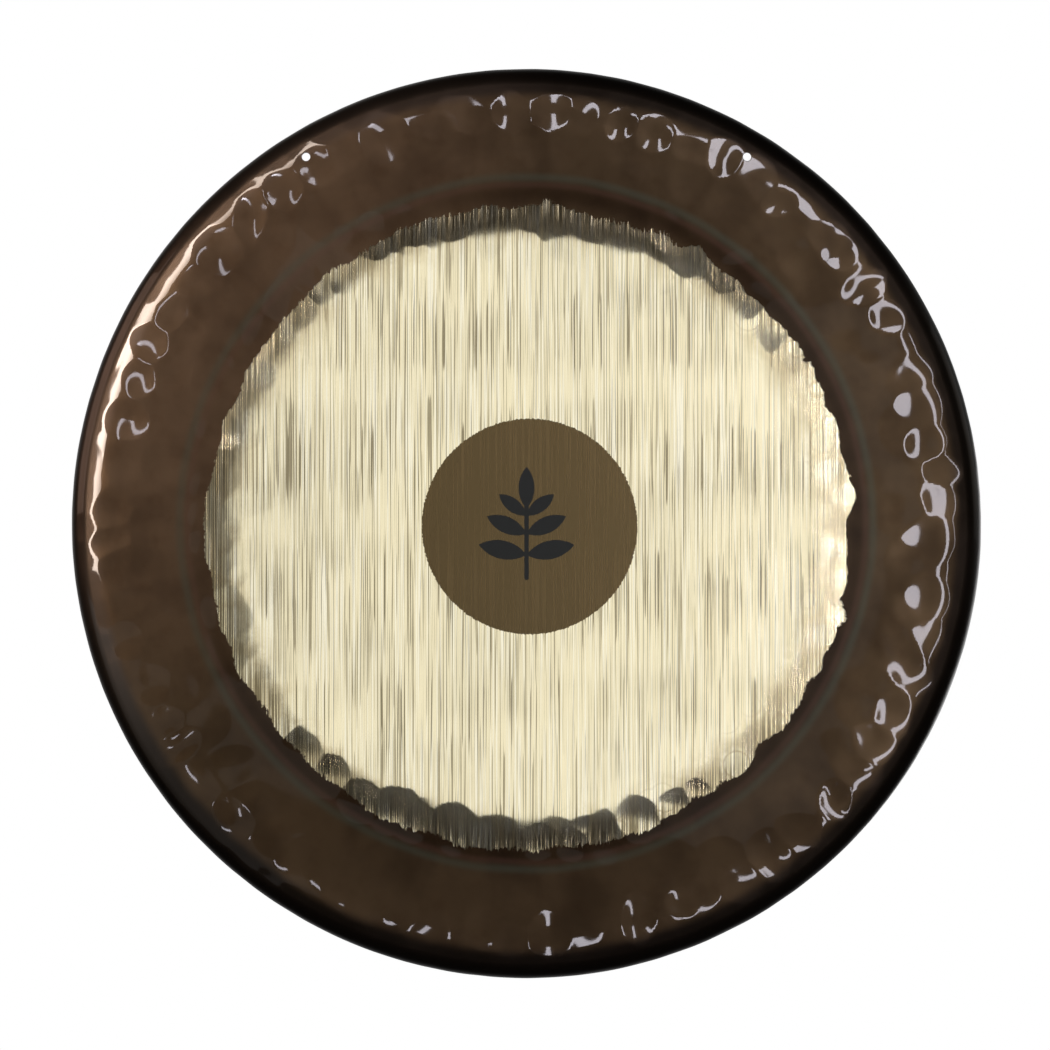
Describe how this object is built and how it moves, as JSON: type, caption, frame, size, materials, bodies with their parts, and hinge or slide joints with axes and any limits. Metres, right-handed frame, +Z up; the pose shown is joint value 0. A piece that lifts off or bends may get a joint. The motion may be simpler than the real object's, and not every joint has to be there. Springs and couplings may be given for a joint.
{
  "type": "tam tam gong",
  "caption": "Round hammered metal gong with a low crown, a bright scraped middle, a dark oxide border, a turned-back rim and holes for a hanging cord.",
  "frame": {"origin": "on the gong's axis, half way between the struck face and the lip of the rim", "axes": "+Z up as the gong hangs, towards the side with the cord holes; Y is the gong's axis, with the struck face towards -Y and the open hollow side towards +Y; +X is to the right for someone facing the struck side"},
  "size_m": [0.66, 0.05, 0.66],
  "materials": {
    "gong_alloy": "hammered nickel-silver gong alloy: dark brown oxide border, bright scraped middle, olive oxide centre",
    "black_ink": "thin satin black screen-printed ink"
  },
  "bodies": {
    "root": {"gong_sheet": "gong_alloy", "emblem": "black_ink"}
  },
  "joints": []
}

■ Required work
Reproduce the data shown above exactly.

■ Answer to this task
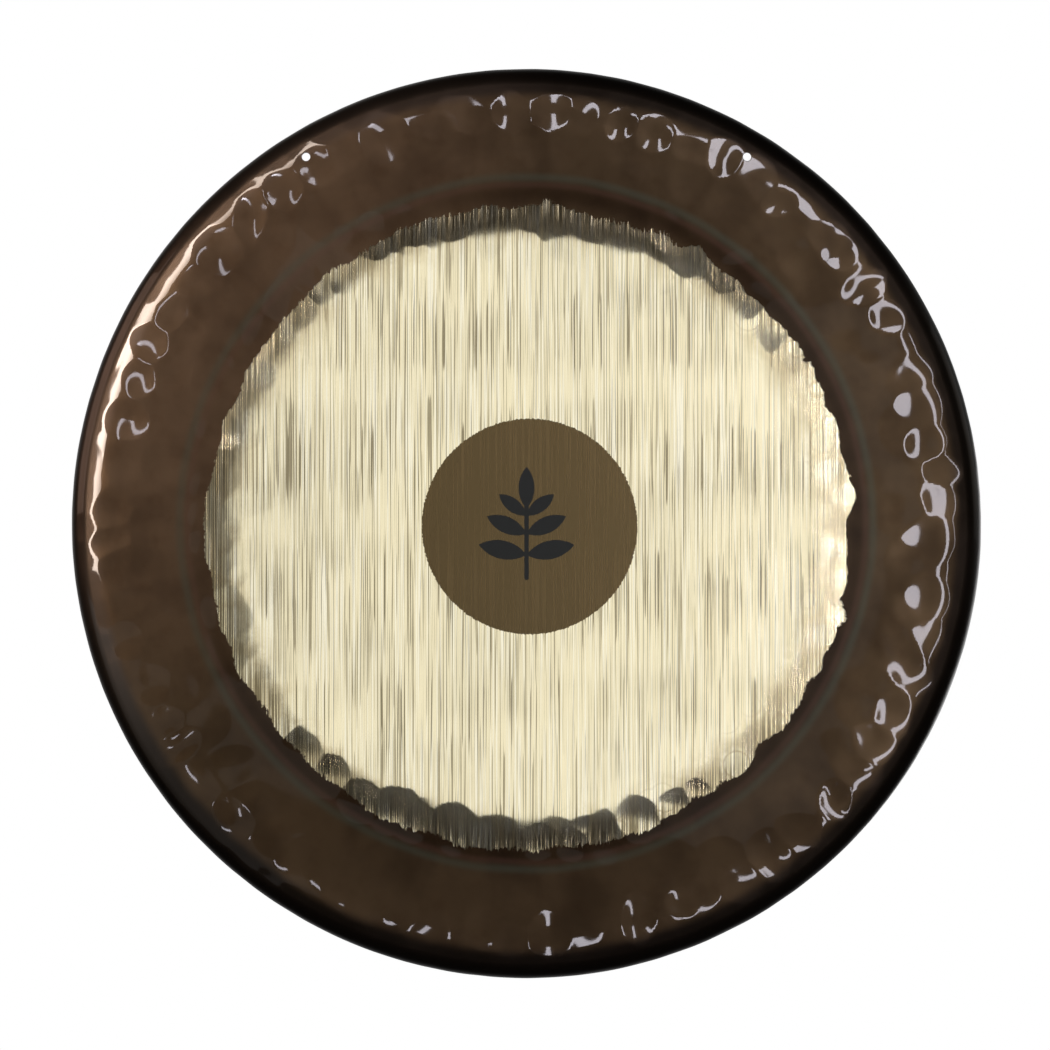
Describe how this object is built and how it moves, as JSON: type, caption, frame, size, materials, bodies with their parts, and hinge or slide joints with axes and any limits. Metres, right-handed frame, +Z up; the pose shown is joint value 0. A piece that lifts off or bends may get a joint. The motion may be simpler than the real object's, and not every joint has to be there. Springs and couplings may be given for a joint.
{
  "type": "tam tam gong",
  "caption": "Round hammered metal gong with a low crown, a bright scraped middle, a dark oxide border, a turned-back rim and holes for a hanging cord.",
  "frame": {"origin": "on the gong's axis, half way between the struck face and the lip of the rim", "axes": "+Z up as the gong hangs, towards the side with the cord holes; Y is the gong's axis, with the struck face towards -Y and the open hollow side towards +Y; +X is to the right for someone facing the struck side"},
  "size_m": [0.66, 0.05, 0.66],
  "materials": {
    "gong_alloy": "hammered nickel-silver gong alloy: dark brown oxide border, bright scraped middle, olive oxide centre",
    "black_ink": "thin satin black screen-printed ink"
  },
  "bodies": {
    "root": {"gong_sheet": "gong_alloy", "emblem": "black_ink"}
  },
  "joints": []
}